REPUBLIKA.CO.ID, Mengutip Ensiklopedi Oxford Dunia Islam Modern, setiap negara beserta organisasi-organisasinya membuat program untuk memasyarakatkan olahraga sesuai dengan kebutuhan dan pemahaman tradisi, budaya, dan agamanya sendiri.
Lingkungannya bisa bersifat kesukuan, regional, nasional, atau bahkan dunia. Kedua sumber asas hukum Islam, Alquran dan sunah, telah meletakkan dasar dan filosofi moral yang baik untuk mengarahkan kegiatan olahraga dan rekreasi.
Kehadiran penjajah Eropa memengaruhi implementasi olahraga. Olahraga menekankan senam, gerak badan massa, dan latihan tentara. Olahraga tidak hanya merupakan mata pelajaran di sekolah, tetapi kegiatan sukarela setelah jam sekolah. Model pendidikan jasmani Prancis dan Inggris diterapkan di sekolah.
Pendidikan jasmani tidak dimasukkan sebagai mata ujian yang disyaratkan. Oleh karena itu, siswa, orang tua, dan guru tidak banyak memberikan perhatian pada pelajaran pendidikan jasmani. Dalam kurun 10 hingga 20 tahun yang lalu, kebugaran dan keterampilan permainan dimasukkan ke dalam program yang nyaris tak ada olah jasmaninya.
Titik berat diberikan pada program kegiatan lokal yang seimbang, olahraga perseorangan dan beregu, olah raga air, dan senam. Di banyak negara Muslim, pengaruh Inggris berkurang setelah kemerdekaan. Namun, metode Eropa dan Amerika diperkenalkan. Beragam program pendidikan jasmani menggantikan program sebelumnya yang lebih terbatas.
Animo tinggi masyarakat Muslim terhadap olahraga pun mendorong munculnya federasi, klub olahraga pencari bakat, dan organisasi-organsasi pelatihan ataupun lembaga yang menaruh perhatian terhadap olahraga. Di sebagian negara, yang mendanai, mengorganisasi, dan mengelola klub tersebut adalah pemerintah pusat.

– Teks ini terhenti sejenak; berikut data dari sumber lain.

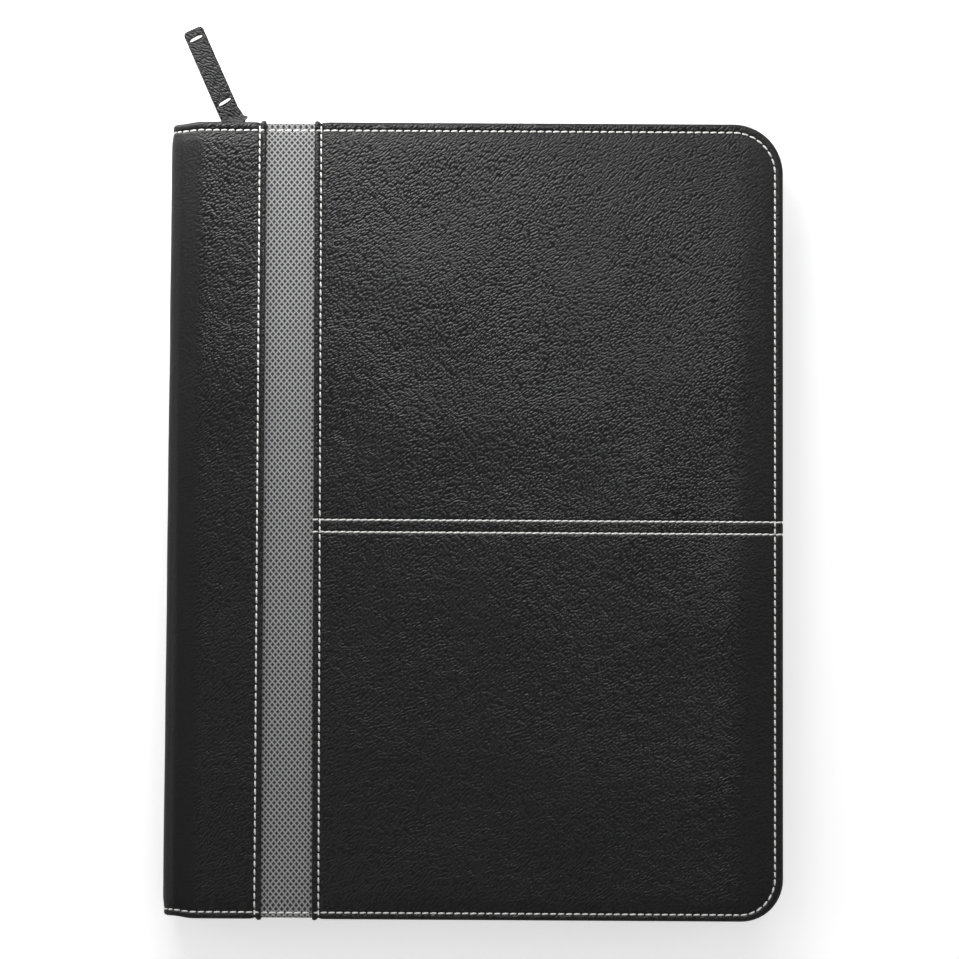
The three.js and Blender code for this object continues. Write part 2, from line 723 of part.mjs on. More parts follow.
// Pull tab: one strip of leather folded round the beam, its two layers lying face to face.
// The folded strip is drawn as reach and height, then laid in plan along a line that bends
// from square to the beam over to the lean.
function tabPlan(reach) {
  const lean = THREE.MathUtils.degToRad(TAB_LEAN_DEG);
  const steps = 12;
  let x = 0;
  let y = 0;
  let angle = 0;
  if (reach <= 0) {
    return { x: 0, y: reach, angle: 0 };
  }
  for (let i = 0; i < steps; i += 1) {
    const middle = (reach * (i + 0.5)) / steps;
    const share = THREE.MathUtils.smoothstep(middle, 0, TAB_BEND_LENGTH);
    angle = lean * share;
    x -= Math.sin(angle) * (reach / steps);
    y += Math.cos(angle) * (reach / steps);
  }
  return { x, y, angle: lean * THREE.MathUtils.smoothstep(reach, 0, TAB_BEND_LENGTH) };
}

// Half widths of the tab at a reach: the tip is rounded and the right side flares at the base
function tabSides(reach) {
  const half = TAB_WIDTH / 2;
  const fromTip = TAB_LENGTH - reach;
  const round = TAB_TIP_ROUND;
  const t = THREE.MathUtils.clamp(1 - fromTip / round, 0, 1);
  const tipCut = round * (1 - Math.sqrt(Math.max(0, 1 - t * t))) * 0.8;
  const rise = THREE.MathUtils.smoothstep(reach, 1.2, 3.6);
  const fall = 1 - THREE.MathUtils.smoothstep(reach, 4.6, 12);
  return { left: half - tipCut, right: half - tipCut + TAB_FLARE * rise * fall };
}

function pullTab() {
  const layer = (TAB_LEATHER + SEAT_GAP) / 2;
  const route = [];
  const leave = Math.acos(layer / eyeMiddle);
  const straightFrom = eyeMiddle * Math.sin(leave) + 3;
  const reaches = [];
  const stepsOut = 14;
  for (let i = 0; i <= stepsOut; i += 1) {
    reaches.push(straightFrom + (TAB_LENGTH - TAB_TIP_ROUND - straightFrom) * (i / stepsOut) ** 1.4);
  }
  for (const share of [0.5, 0.8, 1]) {
    reaches.push(TAB_LENGTH - TAB_TIP_ROUND + TAB_TIP_ROUND * share);
  }
  // Upper layer from the tip to the eye, round the beam, and back as the lower layer
  for (const reach of reaches.slice().reverse()) {
    route.push({ reach, z: layer, nx: 0, nz: 1 });
  }
  const turn = 16;
  const from = Math.PI * 0.33;
  for (let i = 0; i <= turn; i += 1) {
    const angle = from + (2 * Math.PI - 2 * from) * (i / turn);
    const nx = Math.cos(angle);
    const nz = Math.sin(angle);
    route.push({ reach: eyeMiddle * nx, z: eyeMiddle * nz, nx, nz });
  }
  for (const reach of reaches) {
    route.push({ reach, z: -layer, nx: 0, nz: -1 });
  }
  const half = TAB_LEATHER / 2;
  const rings = route.map(({ reach, z, nx, nz }) => {
    const corner = (side, normal) => {
      const r = reach + nx * half * normal;
      const plan = tabPlan(r);
      const { left, right } = tabSides(Math.min(r, TAB_LENGTH));
      const across = side > 0 ? right : -left;
      return new THREE.Vector3(
        SLIDER_X + plan.x + across * Math.cos(plan.angle),
        beamY + plan.y + across * Math.sin(plan.angle),
        ZIP_Z + z + nz * half * normal,
      );
    };
    return [corner(-1, -1), corner(-1, 1), corner(1, 1), corner(1, -1)];
  });
  return lofted(rings);
}

// Writing pad

const padX0 = SPINE_X + PAD_FROM_SPINE;
const padX1 = EDGE_X - PAD_FROM_EDGE;
const padY0 = -HALF_HEIGHT + PAD_FROM_FOOT;
const padY1 = HALF_HEIGHT - PAD_FROM_HEAD;
const padPanelZ = BACK_INSIDE_Z + PAD_BACKING + SEAT_GAP;
const padSheetsZ = padPanelZ + POCKET_SHEET + SEAT_GAP;
const padTopZ = padSheetsZ + PAD_SHEETS;

// A flat pocket: a sheet held off the lining by a rim on three sides and open on the fourth
function flatPocket(x0, x1, y0, y1, rim, spaceZ, sheetZ, outerZ) {
  const low = Math.min(spaceZ, outerZ);
  const high = Math.max(spaceZ, outerZ);
  const whole = block(x0, x1, y0, y1, low, high);
  const inside = block(
    x0 + rim, x1 - rim, y0 + rim, y1 + 1,
    Math.min(spaceZ, sheetZ) - (spaceZ < sheetZ ? 1 : 0),
    Math.max(spaceZ, sheetZ) + (spaceZ > sheetZ ? 1 : 0),
  );
  return cut(whole, inside);
}

function padPocketPanel() {
  const side = PAD_SIDE_PLAY + PAD_PANEL_RIM;
  return flatPocket(
    padX0 - side, padX1 + side, padY0 - side, padY1 - PAD_PANEL_BELOW_HEAD,
    PAD_PANEL_RIM, BACK_INSIDE_Z, padPanelZ, padPanelZ + POCKET_SHEET,
  );
}

// The binding wraps the pad's head, with glue between the sheets and the backing
function padBinding() {
  const front = padY1;
  const y = (value) => front - value;
  const section = [
    [y(BINDING_DEPTH), padTopZ],
    [y(0), padTopZ],
    [y(0), padSheetsZ],
    [y(4), padSheetsZ],
    [y(4), BACK_INSIDE_Z + PAD_BACKING],
    [y(0), BACK_INSIDE_Z + PAD_BACKING],
    [y(0), BACK_INSIDE_Z],
    [y(-BINDING), BACK_INSIDE_Z],
    [y(-BINDING), padTopZ + BINDING],
    [y(BINDING_DEPTH), padTopZ + BINDING],
  ].map(([dy, z]) => new THREE.Vector2(dy, z));
  return carriedAlongX(section, padX0, padX1);
}

// Pen loop: a strip that stands off the lining in a round arch, sewn down on both feet
function penLoop() {
  const centreX = SPINE_X + PEN_LOOP_FROM_SPINE;
  const inner = PEN_LOOP_BORE / 2;
  const outer = inner + PEN_LOOP_WALL;
  const z = BACK_INSIDE_Z;
  const foot = z + PEN_LOOP_WALL;
  const outside = [
    new THREE.Vector2(centreX - outer, z),
    new THREE.Vector2(centreX + outer, z),
    ...arcPoints(centreX, foot + inner, outer, 0, Math.PI, 14),
  ];
  const hole = [
    new THREE.Vector2(centreX - inner, foot),
    new THREE.Vector2(centreX + inner, foot),
    ...arcPoints(centreX, foot + inner, inner, 0, Math.PI, 14),
  ];
  return carriedAlongY(
    outside, PEN_LOOP_Y - PEN_LOOP_LENGTH / 2, PEN_LOOP_Y + PEN_LOOP_LENGTH / 2, [hole]);
}

// Pockets inside the front cover, which open towards the head

const documentX0 = SPINE_X + DOCUMENT_FROM_SPINE;
const documentX1 = EDGE_X - DOCUMENT_FROM_EDGE;
const documentY0 = -HALF_HEIGHT + DOCUMENT_FROM_FOOT;
const documentZ = FRONT_INSIDE_Z - DOCUMENT_SPACE;

function documentPocket() {
  return flatPocket(
    documentX0, documentX1, documentY0, documentY0 + DOCUMENT_HEIGHT,
    DOCUMENT_RIM, FRONT_INSIDE_Z, documentZ, documentZ - POCKET_SHEET,
  );
}

function cardPocket(index) {
  const x0 = (documentX0 + documentX1 - CARD_POCKET_WIDTH) / 2;
  const y1 = documentY0 + DOCUMENT_HEIGHT - CARD_POCKET_BELOW_MOUTH - index * CARD_POCKET_STEP;
  const y0 = documentY0 + DOCUMENT_HEIGHT - CARD_POCKET_BELOW_MOUTH - CARD_POCKET_HEIGHT;
  const back = documentZ - POCKET_SHEET - index * (SEAT_GAP + CARD_POCKET_SHEET);
  const sheet = back - SEAT_GAP;
  return flatPocket(x0, x0 + CARD_POCKET_WIDTH, y0, y1,
    CARD_POCKET_RIM, back, sheet, sheet - CARD_POCKET_SHEET);
}

// The assembly

const padfolio = new THREE.Group();

function addPart(name, geometry, color, roughness, metalness = 0) {
  const material = new THREE.MeshStandardMaterial({ color, roughness, metalness });
  const mesh = new THREE.Mesh(geometry, material);
  mesh.name = name;
  padfolio.add(mesh);
}

const BLACK_LEATHER = 0x2b2b2c;
const GREY_CLOTH = 0x777777;
const BLACK_CLOTH = 0x1d1d1f;
const FOAM_GREY = 0xcfcac0;
const BOARD_GREY = 0x9a9186;
const PAPER = 0xf4efcf;
const GUNMETAL = 0x3a3a3c;

addPart('back_cover_leather', backCoverLeather(), BLACK_LEATHER, 0.5);
addPart('back_foam', coverSheet(LEATHER + SEAT_GAP, BOARD_X, BACK_FOAM_Z, BACK_BOARD_Z), FOAM_GREY, 0.95);
addPart('back_board', coverSheet(LEATHER + SEAT_GAP, BOARD_X, BACK_BOARD_Z, BACK_LINING_Z), BOARD_GREY, 0.9);
addPart('back_lining', coverSheet(LINING_INSET, BOARD_X, BACK_LINING_Z, BACK_INSIDE_Z), BLACK_CLOTH, 0.85);

addPart('spine_leather', spineLeather(), BLACK_LEATHER, 0.5);
addPart('spine_board', spineSheet(SPINE_X + LEATHER, SPINE_BOARD), BOARD_GREY, 0.9);
addPart('spine_lining', spineSheet(SPINE_X + LEATHER + SPINE_BOARD, LINING), BLACK_CLOTH, 0.85);

addPart('front_flap_leather', frontFlapLeather(), BLACK_LEATHER, 0.5);
addPart('front_panel_leather', frontPanelLeather(), BLACK_LEATHER, 0.5);
addPart('front_pocket_fabric', frontPocketFabric(), GREY_CLOTH, 0.85);
addPart('front_foam', coverSheet(LEATHER + SEAT_GAP + POCKET_FABRIC + FABRIC_EDGE_SETBACK,
  BOARD_X, FRONT_FOAM_Z, FRONT_FABRIC_Z), FOAM_GREY, 0.95);
addPart('front_board', coverSheet(LEATHER + SEAT_GAP + POCKET_FABRIC + FABRIC_EDGE_SETBACK,
  BOARD_X, FRONT_BOARD_Z, FRONT_FOAM_Z), BOARD_GREY, 0.9);
addPart('front_lining', coverSheet(LINING_INSET, BOARD_X, FRONT_INSIDE_Z, FRONT_BOARD_Z), BLACK_CLOTH, 0.85);

addPart('back_zip_tape', zipTape(1), BLACK_CLOTH, 0.85);
addPart('back_zip_teeth', zipTeeth(1), GUNMETAL, 0.4);
addPart('back_head_stop', zipStop(1, 1), GUNMETAL, 0.35, 1);
addPart('back_foot_stop', zipStop(1, -1), GUNMETAL, 0.35, 1);
addPart('front_zip_tape', zipTape(-1), BLACK_CLOTH, 0.85);
addPart('front_zip_teeth', zipTeeth(-1), GUNMETAL, 0.4);
addPart('front_head_stop', zipStop(-1, 1), GUNMETAL, 0.35, 1);
addPart('front_foot_stop', zipStop(-1, -1), GUNMETAL, 0.35, 1);
addPart('zip_slider', zipSlider(), GUNMETAL, 0.35, 1);
addPart('zip_slider_crown', zipSliderCrown(), GUNMETAL, 0.35, 1);
addPart('pull_tab', pullTab(), BLACK_LEATHER, 0.5);

addPart('pad_pocket_panel', padPocketPanel(), BLACK_LEATHER, 0.5);
addPart('pad_backing', block(padX0, padX1, padY0, padY1, BACK_INSIDE_Z, BACK_INSIDE_Z + PAD_BACKING),
  BOARD_GREY, 0.9);
addPart('pad_sheets', block(padX0, padX1, padY0, padY1, padSheetsZ, padTopZ), PAPER, 0.9);
addPart('pad_binding', padBinding(), BLACK_CLOTH, 0.8);
addPart('pen_loop', penLoop(), BLACK_CLOTH, 0.8);
addPart('document_pocket', documentPocket(), BLACK_LEATHER, 0.5);
for (let i = 0; i < CARD_POCKET_COUNT; i += 1) {
  addPart(`card_pocket_${i + 1}`, cardPocket(i), BLACK_LEATHER, 0.5);
}

export default padfolio;
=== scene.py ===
"""Zippered letter padfolio: a padded leather case with a grey cloth pocket on its front, a zip round
three sides, and a writing pad with pockets inside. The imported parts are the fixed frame."""

import math

import bpy
import numpy as np
from bpy.props import FloatProperty, FloatVectorProperty, PointerProperty
from mathutils import Matrix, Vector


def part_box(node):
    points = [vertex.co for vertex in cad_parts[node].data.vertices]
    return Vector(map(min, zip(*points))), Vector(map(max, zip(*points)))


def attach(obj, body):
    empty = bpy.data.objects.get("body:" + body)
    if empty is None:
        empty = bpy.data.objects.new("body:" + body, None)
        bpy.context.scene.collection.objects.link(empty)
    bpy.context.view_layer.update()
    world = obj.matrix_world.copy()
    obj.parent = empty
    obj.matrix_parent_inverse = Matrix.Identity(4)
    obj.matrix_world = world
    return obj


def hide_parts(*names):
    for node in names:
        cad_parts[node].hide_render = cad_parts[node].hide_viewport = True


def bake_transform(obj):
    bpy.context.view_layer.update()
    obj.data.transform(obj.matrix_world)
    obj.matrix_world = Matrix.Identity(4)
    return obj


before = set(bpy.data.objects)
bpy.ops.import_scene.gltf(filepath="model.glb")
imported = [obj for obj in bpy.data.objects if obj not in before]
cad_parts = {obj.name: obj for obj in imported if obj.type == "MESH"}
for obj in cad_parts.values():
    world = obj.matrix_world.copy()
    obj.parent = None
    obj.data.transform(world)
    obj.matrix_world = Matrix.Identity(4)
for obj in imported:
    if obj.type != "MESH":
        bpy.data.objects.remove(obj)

bl_info = {
    "name": "Zippered padfolio",
    "version": (1, 0, 0),
    "blender": (4, 5, 0),
    "location": "3D View > Sidebar > Padfolio",
    "description": "Dresses the packed padfolio in leather, cloth, thread, zip and paper",
    "category": "Object",
}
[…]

Lima negara Muslim bekas Uni Soviet yang baru merdeka menekan kan peran permainan, rekreasi, dan olahraga sebagai bagian dari budaya dan jalan hidup mereka. Rakyat didorong berlatih dan berolahraga. Pusat-pusat Islam di Amerika Utara mendukung konsep kelompok muda Muslim.
Selama bertahun-tahun, negara-negara Muslim mengikuti pesta olahraga Olimpiade, dan secara individual banyak yang unggul dalam olahraga seperti angkat berat dan lari. Gerakan olahraga di negara-negara Muslim juga berkembang. Dalam mempromosikan olahraga pria dan wanita di tingkat universitas, setidaknya ada 13 negara Islam mempunyai lembaga pendidikan jasmani dan olahraga wanita.
Lembaga ini dijumpai antara lain di Aljazair, Mesir, Irak, Iran, Maroko, Suriah, Tunisia, dan Turki. Keikutsertaan kaum Hawa ini tak lepas dari tumbuhnya gerakan feminis, meluasnya pendidikan, dan kian banyaknya wanita yang bekerja di ruang publik. Meski demikian, partisipasi wanita Muslim dalam olahraga kompetitif masih kecil.
Leila Safeir, seorang sosiolog, menulis bahwa atlet wanita dari Aljazair, Libya, dan Suriah ikut dalam Olimpiade 1980. Pada 1984, Mesir mengirimkan enam atlet wanita ke Olimpiade. Di kancah dunia memang masih tergolong sedikit, tetapi di tingkat regional, seperti pesta olahraga Afrika, Asia, Arab atau Laut Tengah, jumlah peserta wanita yang dikirim relatif banyak.